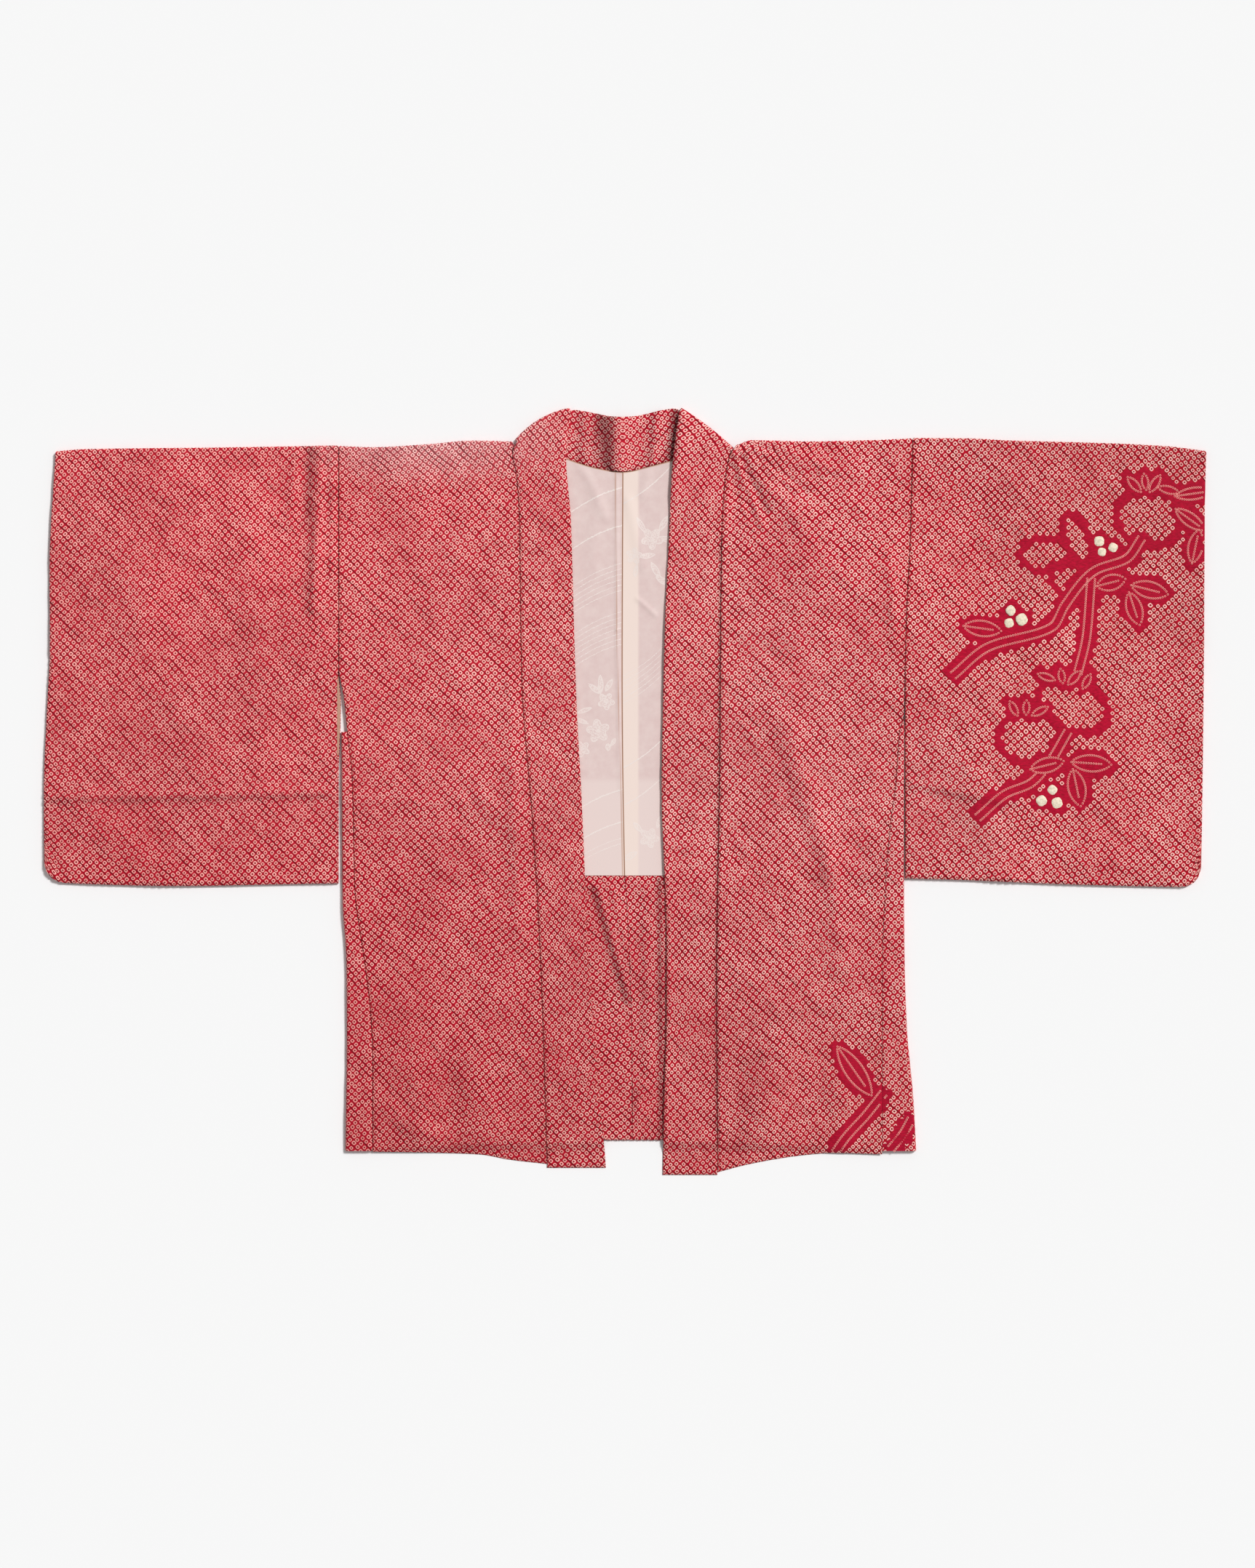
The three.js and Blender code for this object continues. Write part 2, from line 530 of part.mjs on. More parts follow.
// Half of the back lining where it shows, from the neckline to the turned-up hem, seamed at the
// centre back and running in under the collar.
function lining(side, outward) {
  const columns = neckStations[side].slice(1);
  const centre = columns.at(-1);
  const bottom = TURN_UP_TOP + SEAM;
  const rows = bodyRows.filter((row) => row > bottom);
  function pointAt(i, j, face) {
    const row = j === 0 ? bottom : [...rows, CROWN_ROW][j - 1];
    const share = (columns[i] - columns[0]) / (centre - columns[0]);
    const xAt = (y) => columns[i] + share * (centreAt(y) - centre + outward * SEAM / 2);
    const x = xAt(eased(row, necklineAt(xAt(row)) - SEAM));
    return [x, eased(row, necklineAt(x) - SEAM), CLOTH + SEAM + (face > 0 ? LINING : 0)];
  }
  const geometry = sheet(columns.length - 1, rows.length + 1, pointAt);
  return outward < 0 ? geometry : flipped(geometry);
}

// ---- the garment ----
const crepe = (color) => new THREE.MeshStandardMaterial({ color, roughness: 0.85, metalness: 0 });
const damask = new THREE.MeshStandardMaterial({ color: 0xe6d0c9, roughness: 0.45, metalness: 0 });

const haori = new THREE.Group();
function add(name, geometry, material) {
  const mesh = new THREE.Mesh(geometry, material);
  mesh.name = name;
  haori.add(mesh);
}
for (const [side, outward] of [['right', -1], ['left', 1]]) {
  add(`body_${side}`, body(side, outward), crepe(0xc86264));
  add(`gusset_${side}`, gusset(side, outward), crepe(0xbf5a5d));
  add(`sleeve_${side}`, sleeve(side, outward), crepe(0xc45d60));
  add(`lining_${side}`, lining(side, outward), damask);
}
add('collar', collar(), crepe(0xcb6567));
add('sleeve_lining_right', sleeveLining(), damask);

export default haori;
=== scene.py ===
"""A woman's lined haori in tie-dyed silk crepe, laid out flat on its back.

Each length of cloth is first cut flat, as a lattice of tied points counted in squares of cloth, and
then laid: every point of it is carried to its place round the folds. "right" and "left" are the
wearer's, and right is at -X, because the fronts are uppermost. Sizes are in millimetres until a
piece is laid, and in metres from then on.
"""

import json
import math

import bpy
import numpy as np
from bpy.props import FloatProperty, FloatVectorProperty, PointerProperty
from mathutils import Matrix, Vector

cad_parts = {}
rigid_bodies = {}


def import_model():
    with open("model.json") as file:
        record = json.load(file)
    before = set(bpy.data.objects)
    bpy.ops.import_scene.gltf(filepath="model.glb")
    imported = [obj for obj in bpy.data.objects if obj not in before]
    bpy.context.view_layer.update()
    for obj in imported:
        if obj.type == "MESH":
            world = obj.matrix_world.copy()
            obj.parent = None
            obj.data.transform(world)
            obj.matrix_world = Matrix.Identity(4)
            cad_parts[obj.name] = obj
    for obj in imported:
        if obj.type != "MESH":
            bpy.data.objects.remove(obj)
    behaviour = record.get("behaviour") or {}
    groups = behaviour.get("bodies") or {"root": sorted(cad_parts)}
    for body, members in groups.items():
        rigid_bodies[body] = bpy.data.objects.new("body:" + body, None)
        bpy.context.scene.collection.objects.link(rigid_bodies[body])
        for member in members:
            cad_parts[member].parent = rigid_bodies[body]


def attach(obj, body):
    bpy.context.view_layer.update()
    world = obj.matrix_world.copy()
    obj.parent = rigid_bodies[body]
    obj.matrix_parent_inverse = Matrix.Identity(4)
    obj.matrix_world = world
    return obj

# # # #

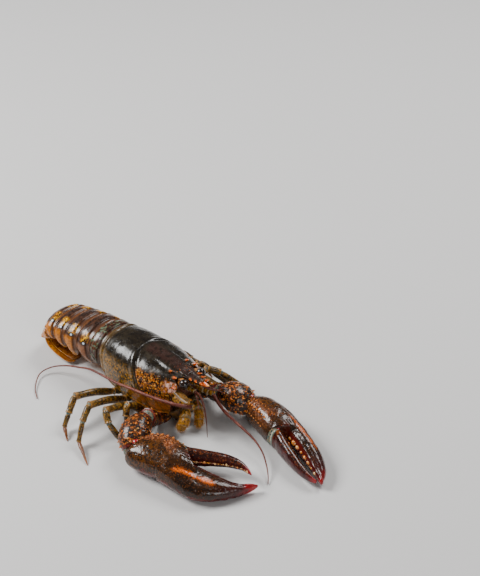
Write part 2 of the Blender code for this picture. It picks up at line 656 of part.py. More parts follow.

# # # #

### What to work on
Only the lines from the one bearing "The three.js and" through the one bearing "const damask = new" should be repeated, exactly as given.

### Result of this exercise
The three.js and Blender code for this object continues. Write part 2, from line 530 of part.mjs on. More parts follow.
// Half of the back lining where it shows, from the neckline to the turned-up hem, seamed at the
// centre back and running in under the collar.
function lining(side, outward) {
  const columns = neckStations[side].slice(1);
  const centre = columns.at(-1);
  const bottom = TURN_UP_TOP + SEAM;
  const rows = bodyRows.filter((row) => row > bottom);
  function pointAt(i, j, face) {
    const row = j === 0 ? bottom : [...rows, CROWN_ROW][j - 1];
    const share = (columns[i] - columns[0]) / (centre - columns[0]);
    const xAt = (y) => columns[i] + share * (centreAt(y) - centre + outward * SEAM / 2);
    const x = xAt(eased(row, necklineAt(xAt(row)) - SEAM));
    return [x, eased(row, necklineAt(x) - SEAM), CLOTH + SEAM + (face > 0 ? LINING : 0)];
  }
  const geometry = sheet(columns.length - 1, rows.length + 1, pointAt);
  return outward < 0 ? geometry : flipped(geometry);
}

// ---- the garment ----
const crepe = (color) => new THREE.MeshStandardMaterial({ color, roughness: 0.85, metalness: 0 });
const damask = new THREE.MeshStandardMaterial({ color: 0xe6d0c9, roughness: 0.45, metalness: 0 });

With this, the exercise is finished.